The offbeat production techniques “K Street” used, meant to evoke the chaos and confusion under which politics operates, was about as experimental as TV gets. “It can be incomprehensible,” said Robert
J. Thompson, founding director of the Center for the Study of Popular Television at Syracuse University. He compared the show to an abstract painting by the late Jackson Pollock, noting it is “not entertaining, not terribly pleasant” to watch.
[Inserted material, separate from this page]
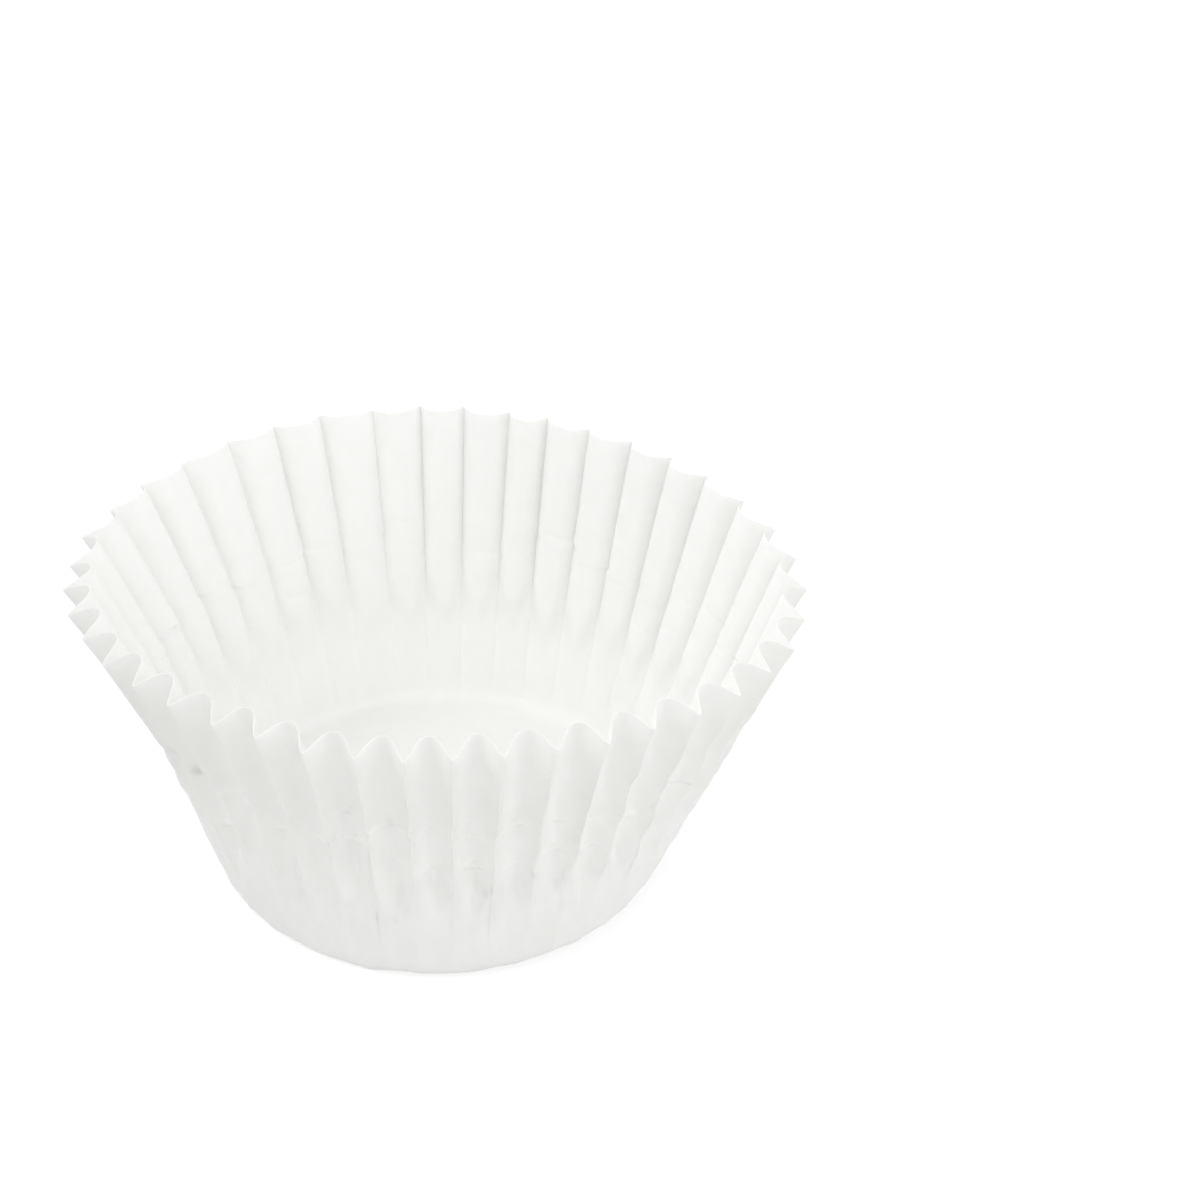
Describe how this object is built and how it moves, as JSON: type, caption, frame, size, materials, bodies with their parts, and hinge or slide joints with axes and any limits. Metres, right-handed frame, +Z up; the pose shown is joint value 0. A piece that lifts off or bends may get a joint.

However, Mr. Thompson observed that a production like “K Street,” with its impressive credentials and aura of prestige television, is far preferable for HBO, especially as a limited 10-episode experiment, than would be a more popular but conventional series. “Take a show like [CBS’s] `Becker,’ which was in the top 10 for a couple of years,” said Mr. Thompson. “Would anyone call up their cable company and say, `Give me HBO because I want `Becker’?”
Carolyn Strauss, executive VP of original programming at HBO, defended the show against charges that it was difficult to follow. “I don’t think we strive to be incomprehensible, but we have chosen to follow a vision. In this case, we are following the vision of Steven and George.” Mr. Soderbergh and Mr. Clooney, she said, “have achieved their prominence through their artistry. That’s why we’re their partners.”
Despite its official hands-off policy, there was a suggestion that simply adding chyron titles to identify obscure guest stars would help with coherence. Ms. Strauss said she “mentioned it once” to Mr. Soderbergh but hardly made an issue of it.
Mr. Bean said HBO has had a minimal presence on set, and Mr. Carville said that if any major suggestions were made by the network to the production, “I’m not aware of it.” HBO clearly wants its “partners” to see the network as offering creative freedom.